Each line below is to be written out in full, exactly as shown.

***

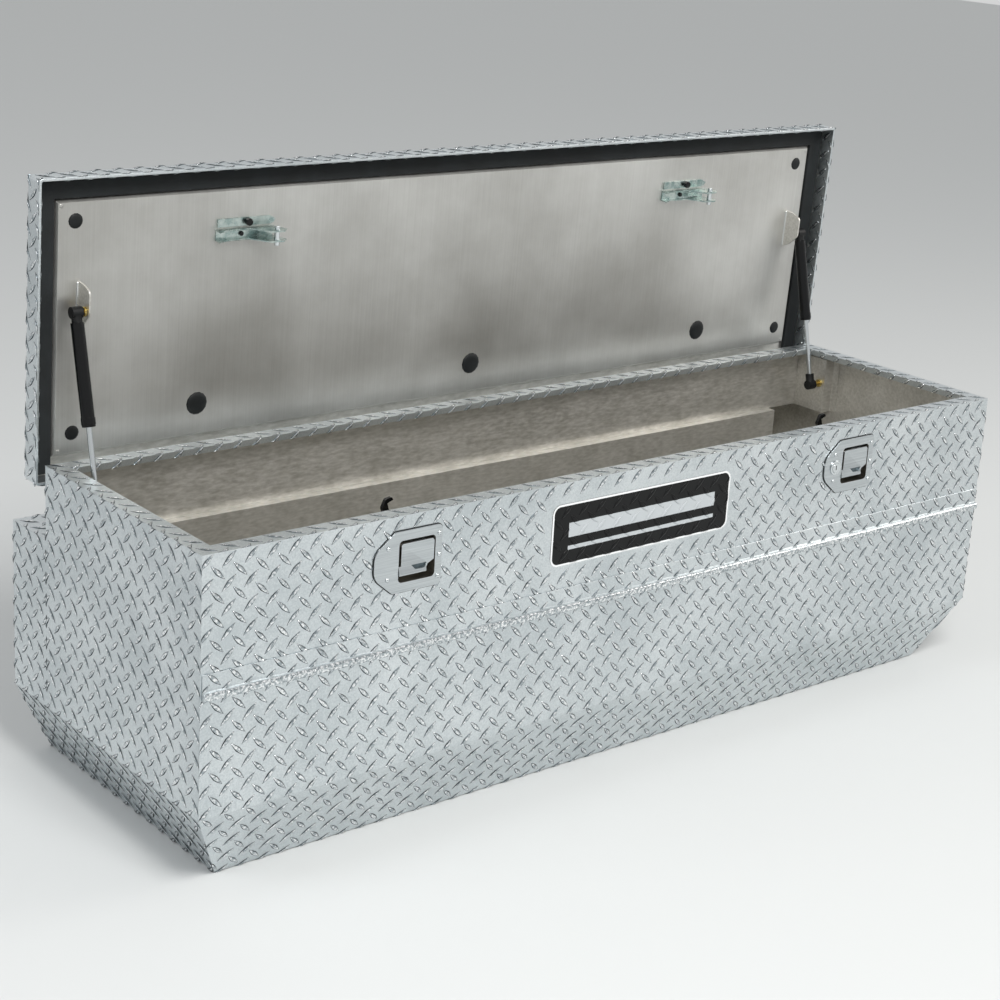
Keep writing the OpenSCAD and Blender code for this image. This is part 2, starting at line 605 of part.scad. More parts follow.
// Torsion spring wound round the paddle's pin: a helix of round wire
spring_turns = 7;
spring_wire = 0.8;
function helix(a) = [-6 + 24 * a / (360 * spring_turns), 3.4 * cos(a), 3.4 * sin(a)];
module paddle_springs() color(steel_colour) for (side = [-1, 1])
    translate([side * latch_x, pivot.x, pivot.y]) {
        n = 16 * spring_turns;
        m = 6;
        ring = [for (i = [0:n], k = [0:m - 1]) let (a = 360 * i / 16, c = helix(a), b = 360 * k / m)
            c + spring_wire * [cos(b), sin(b) * cos(a), sin(b) * sin(a)]];
        polyhedron(ring, concat([[for (k = [0:m - 1]) k]], [[for (k = [m - 1:-1:0]) n * m + k]],
            [for (i = [0:n - 1], k = [0:m - 1]) [i * m + k, (i + 1) * m + k,
                (i + 1) * m + (k + 1) % m, i * m + (k + 1) % m]]));
    }
module latch_case(side) color(black_colour) difference() {
    floor_z = -24;
    at_latch(side) {
        translate([-27, pan_y, floor_z]) cube([54, 2.5, 48]);
        translate([-14, pan_y, floor_z]) cube([34, hook_case_end - pan_y, 2.5]);
        translate([-14, hook_case_end - 2.5, floor_z]) cube([34, 2.5, 46]);
    }
    at_latch(side) rod_y(hook_pivot.x, pan_y - 1, hook_case_end + 1, hook_pivot.y - latch_z,
        hook_shaft_r + fit);
    tail_slot(side);
}
// Shaft with the hook that holds the striker bar, turned back to let the bar pass
module latch_hook(side) color(black_colour) translate([side * latch_x + hook_pivot.x, 0, hook_pivot.y])
    rotate([0, -hook_turn, 0]) translate([-hook_pivot.x, 0, -hook_pivot.y]) {
    rod_y(hook_pivot.x, pan_y + 0.5, hook_case_end + 3, hook_pivot.y, hook_shaft_r);
    along_y(hook_y[0], hook_y[1]) polygon(rounded([[-3, hook_pivot.y - 8], [11, hook_pivot.y - 8],
        [bar_x - 6, bar_z - 12], [bar_x - 5.5, bar_z + 5], [bar_x + 5, bar_z + 5],
        [bar_x + 4, bar_z + 10], [bar_x - 6, bar_z + 12], [bar_x - 16, bar_z + 2],
        [bar_x - 16, bar_z - 8], [-3, hook_pivot.y + 8]], [4, 4, 0, 0, 0, 2, 5, 4, 3, 4], 4));
}
module latch_rivets() color(steel_colour) for (side = [-1, 1]) at_latch(side) for (p = rivet_spots) {
    rod_y(p.x, face_y - eps, front_y + sheet + 2, p.y, rivet_r);
    rod_y(p.x, face_y - 1.2, face_y, p.y, 3.1);
    rod_y(p.x, front_y + sheet, front_y + sheet + 2, p.y, 2.8);
}
// Key lock in the right latch: bezel and barrel, keyed core, and the cam on its tail
core_r = 8;
module lock_barrel() color(steel_colour) at_latch(1) difference() {
    union() {
        rod_y(lock_x, face_y - 2, face_y, 0, lock_r);
        rod_y(lock_x, face_y - eps, barrel_end, 0, lock_r - 2);
    }
    rod_y(lock_x, face_y - 4, barrel_end + 1, 0, core_r + fit);
}
module lock_core() color(steel_colour) at_latch(1) difference() {
    rod_y(lock_x, face_y - 2.5, barrel_end + 1, 0, core_r);
    translate([lock_x - 0.8, face_y - 3, -4]) cube([1.6, 9, 8]);
}
module lock_cam() color(zinc_colour) at_latch(1) along_y(barrel_end + 1, barrel_end + 4)
    polygon(rounded([[lock_x - 8, 8], [lock_x - 6, -28], [lock_x + 6, -28], [lock_x + 8, 8]],
        [6, 4, 4, 6], 5));

// Blank label on the front
module front_label() color(black_colour) along_y(front_y - 0.5, front_y) polygon(rounded(
    box_points(label_x - label_w / 2, body_h - 32 - label_h, label_x + label_w / 2, body_h - 32),
    [14, 14, 14, 14], 8));

front_upper_panel();
front_lower_panel();
front_belt();
end_panel(-1);  // left_end_panel
end_panel(1);  // right_end_panel
rear_upper_panel();
rear_lower_panel();
floor_panel();
rear_inner_rail();
strut_mount(-1);  // strut_mount_left
strut_mount(1);  // strut_mount_right
lower_ball_studs();
hinge_body_leaf();
hinge_lid_leaf();
hinge_pin();
lid_shell();
lid_liner();
lid_gasket();
small_plugs();
large_plugs();
lid_ear(-1);  // lid_ear_left
lid_ear(1);  // lid_ear_right
strut_foot(-1);  // strut_foot_left
strut_rod(-1);  // strut_rod_left
strut_tube(-1);  // strut_tube_left
strut_head(-1);  // strut_head_left
upper_ball_stud(-1);  // upper_ball_stud_left
strut_foot(1);  // strut_foot_right
strut_rod(1);  // strut_rod_right
strut_tube(1);  // strut_tube_right
strut_head(1);  // strut_head_right
upper_ball_stud(1);  // upper_ball_stud_right
striker_plate(-1);  // striker_plate_left
striker_bracket(-1);  // striker_bracket_left
striker_plate(1);  // striker_plate_right
striker_bracket(1);  // striker_bracket_right
striker_bars();
striker_bolts();
latch_plate(-1);  // latch_plate_left
latch_seal(-1);  // latch_seal_left
paddle(-1);  // paddle_left
latch_case(-1);  // latch_case_left
latch_hook(-1);  // latch_hook_left
latch_plate(1);  // latch_plate_right
latch_seal(1);  // latch_seal_right
paddle(1);  // paddle_right
latch_case(1);  // latch_case_right
latch_hook(1);  // latch_hook_right
paddle_pins();
paddle_springs();
latch_rivets();
lock_barrel();
lock_core();
lock_cam();
front_label();
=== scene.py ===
import json
import math
import bmesh
import bpy
import numpy as np
from mathutils import Matrix, Vector


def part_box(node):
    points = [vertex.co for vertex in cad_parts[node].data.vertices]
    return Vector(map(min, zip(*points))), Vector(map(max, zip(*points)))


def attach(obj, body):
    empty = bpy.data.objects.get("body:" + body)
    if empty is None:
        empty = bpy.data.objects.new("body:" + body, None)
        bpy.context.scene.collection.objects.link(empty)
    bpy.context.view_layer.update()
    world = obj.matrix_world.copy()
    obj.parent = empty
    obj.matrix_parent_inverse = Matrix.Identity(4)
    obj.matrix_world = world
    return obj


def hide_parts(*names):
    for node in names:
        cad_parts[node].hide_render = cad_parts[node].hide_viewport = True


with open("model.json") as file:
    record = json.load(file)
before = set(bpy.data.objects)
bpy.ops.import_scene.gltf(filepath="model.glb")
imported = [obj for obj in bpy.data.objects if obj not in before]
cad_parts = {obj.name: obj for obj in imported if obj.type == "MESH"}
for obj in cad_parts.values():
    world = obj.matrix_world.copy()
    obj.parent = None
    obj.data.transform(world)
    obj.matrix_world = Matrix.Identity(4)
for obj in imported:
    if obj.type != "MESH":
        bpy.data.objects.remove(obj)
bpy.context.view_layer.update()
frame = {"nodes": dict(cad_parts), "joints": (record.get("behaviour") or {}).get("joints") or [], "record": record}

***

Output for this task:
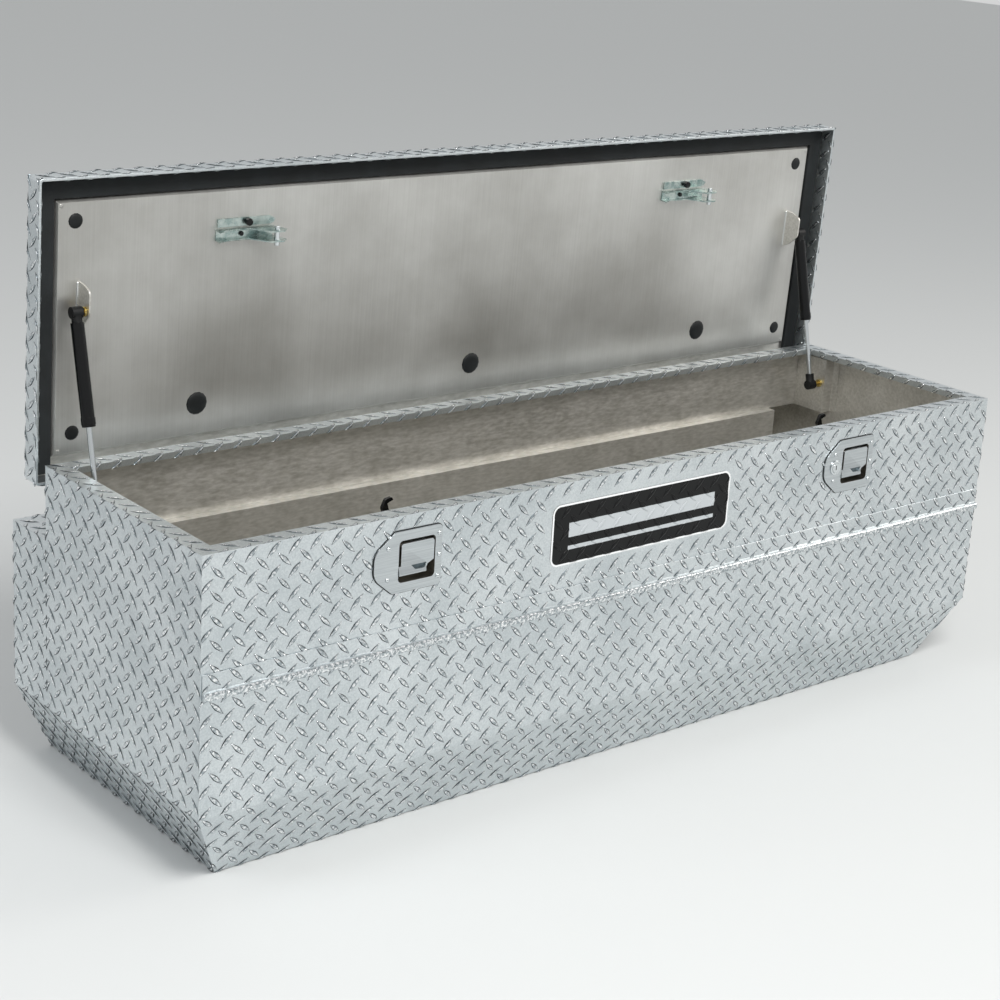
Keep writing the OpenSCAD and Blender code for this image. This is part 2, starting at line 605 of part.scad. More parts follow.
// Torsion spring wound round the paddle's pin: a helix of round wire
spring_turns = 7;
spring_wire = 0.8;
function helix(a) = [-6 + 24 * a / (360 * spring_turns), 3.4 * cos(a), 3.4 * sin(a)];
module paddle_springs() color(steel_colour) for (side = [-1, 1])
    translate([side * latch_x, pivot.x, pivot.y]) {
        n = 16 * spring_turns;
        m = 6;
        ring = [for (i = [0:n], k = [0:m - 1]) let (a = 360 * i / 16, c = helix(a), b = 360 * k / m)
            c + spring_wire * [cos(b), sin(b) * cos(a), sin(b) * sin(a)]];
        polyhedron(ring, concat([[for (k = [0:m - 1]) k]], [[for (k = [m - 1:-1:0]) n * m + k]],
            [for (i = [0:n - 1], k = [0:m - 1]) [i * m + k, (i + 1) * m + k,
                (i + 1) * m + (k + 1) % m, i * m + (k + 1) % m]]));
    }
module latch_case(side) color(black_colour) difference() {
    floor_z = -24;
    at_latch(side) {
        translate([-27, pan_y, floor_z]) cube([54, 2.5, 48]);
        translate([-14, pan_y, floor_z]) cube([34, hook_case_end - pan_y, 2.5]);
        translate([-14, hook_case_end - 2.5, floor_z]) cube([34, 2.5, 46]);
    }
    at_latch(side) rod_y(hook_pivot.x, pan_y - 1, hook_case_end + 1, hook_pivot.y - latch_z,
        hook_shaft_r + fit);
    tail_slot(side);
}
// Shaft with the hook that holds the striker bar, turned back to let the bar pass
module latch_hook(side) color(black_colour) translate([side * latch_x + hook_pivot.x, 0, hook_pivot.y])
    rotate([0, -hook_turn, 0]) translate([-hook_pivot.x, 0, -hook_pivot.y]) {
    rod_y(hook_pivot.x, pan_y + 0.5, hook_case_end + 3, hook_pivot.y, hook_shaft_r);
    along_y(hook_y[0], hook_y[1]) polygon(rounded([[-3, hook_pivot.y - 8], [11, hook_pivot.y - 8],
        [bar_x - 6, bar_z - 12], [bar_x - 5.5, bar_z + 5], [bar_x + 5, bar_z + 5],
        [bar_x + 4, bar_z + 10], [bar_x - 6, bar_z + 12], [bar_x - 16, bar_z + 2],
        [bar_x - 16, bar_z - 8], [-3, hook_pivot.y + 8]], [4, 4, 0, 0, 0, 2, 5, 4, 3, 4], 4));
}
module latch_rivets() color(steel_colour) for (side = [-1, 1]) at_latch(side) for (p = rivet_spots) {
    rod_y(p.x, face_y - eps, front_y + sheet + 2, p.y, rivet_r);
    rod_y(p.x, face_y - 1.2, face_y, p.y, 3.1);
    rod_y(p.x, front_y + sheet, front_y + sheet + 2, p.y, 2.8);
}
// Key lock in the right latch: bezel and barrel, keyed core, and the cam on its tail
core_r = 8;
module lock_barrel() color(steel_colour) at_latch(1) difference() {
    union() {
        rod_y(lock_x, face_y - 2, face_y, 0, lock_r);
        rod_y(lock_x, face_y - eps, barrel_end, 0, lock_r - 2);
    }
    rod_y(lock_x, face_y - 4, barrel_end + 1, 0, core_r + fit);
}
module lock_core() color(steel_colour) at_latch(1) difference() {
    rod_y(lock_x, face_y - 2.5, barrel_end + 1, 0, core_r);
    translate([lock_x - 0.8, face_y - 3, -4]) cube([1.6, 9, 8]);
}
module lock_cam() color(zinc_colour) at_latch(1) along_y(barrel_end + 1, barrel_end + 4)
    polygon(rounded([[lock_x - 8, 8], [lock_x - 6, -28], [lock_x + 6, -28], [lock_x + 8, 8]],
        [6, 4, 4, 6], 5));

// Blank label on the front
module front_label() color(black_colour) along_y(front_y - 0.5, front_y) polygon(rounded(
    box_points(label_x - label_w / 2, body_h - 32 - label_h, label_x + label_w / 2, body_h - 32),
    [14, 14, 14, 14], 8));

front_upper_panel();
front_lower_panel();
front_belt();
end_panel(-1);  // left_end_panel
end_panel(1);  // right_end_panel
rear_upper_panel();
rear_lower_panel();
floor_panel();
rear_inner_rail();
strut_mount(-1);  // strut_mount_left
strut_mount(1);  // strut_mount_right
lower_ball_studs();
hinge_body_leaf();
hinge_lid_leaf();
hinge_pin();
lid_shell();
lid_liner();
lid_gasket();
small_plugs();
large_plugs();
lid_ear(-1);  // lid_ear_left
lid_ear(1);  // lid_ear_right
strut_foot(-1);  // strut_foot_left
strut_rod(-1);  // strut_rod_left
strut_tube(-1);  // strut_tube_left
strut_head(-1);  // strut_head_left
upper_ball_stud(-1);  // upper_ball_stud_left
strut_foot(1);  // strut_foot_right
strut_rod(1);  // strut_rod_right
strut_tube(1);  // strut_tube_right
strut_head(1);  // strut_head_right
upper_ball_stud(1);  // upper_ball_stud_right
striker_plate(-1);  // striker_plate_left
striker_bracket(-1);  // striker_bracket_left
striker_plate(1);  // striker_plate_right
striker_bracket(1);  // striker_bracket_right
striker_bars();
striker_bolts();
latch_plate(-1);  // latch_plate_left
latch_seal(-1);  // latch_seal_left
paddle(-1);  // paddle_left
latch_case(-1);  // latch_case_left
latch_hook(-1);  // latch_hook_left
latch_plate(1);  // latch_plate_right
latch_seal(1);  // latch_seal_right
paddle(1);  // paddle_right
latch_case(1);  // latch_case_right
latch_hook(1);  // latch_hook_right
paddle_pins();
paddle_springs();
latch_rivets();
lock_barrel();
lock_core();
lock_cam();
front_label();
=== scene.py ===
import json
import math
import bmesh
import bpy
import numpy as np
from mathutils import Matrix, Vector


def part_box(node):
    points = [vertex.co for vertex in cad_parts[node].data.vertices]
    return Vector(map(min, zip(*points))), Vector(map(max, zip(*points)))


def attach(obj, body):
    empty = bpy.data.objects.get("body:" + body)
    if empty is None:
        empty = bpy.data.objects.new("body:" + body, None)
        bpy.context.scene.collection.objects.link(empty)
    bpy.context.view_layer.update()
    world = obj.matrix_world.copy()
    obj.parent = empty
    obj.matrix_parent_inverse = Matrix.Identity(4)
    obj.matrix_world = world
    return obj


def hide_parts(*names):
    for node in names:
        cad_parts[node].hide_render = cad_parts[node].hide_viewport = True


with open("model.json") as file:
    record = json.load(file)
before = set(bpy.data.objects)
bpy.ops.import_scene.gltf(filepath="model.glb")
imported = [obj for obj in bpy.data.objects if obj not in before]
cad_parts = {obj.name: obj for obj in imported if obj.type == "MESH"}
for obj in cad_parts.values():
    world = obj.matrix_world.copy()
    obj.parent = None
    obj.data.transform(world)
    obj.matrix_world = Matrix.Identity(4)
for obj in imported:
    if obj.type != "MESH":
        bpy.data.objects.remove(obj)
bpy.context.view_layer.update()
frame = {"nodes": dict(cad_parts), "joints": (record.get("behaviour") or {}).get("joints") or [], "record": record}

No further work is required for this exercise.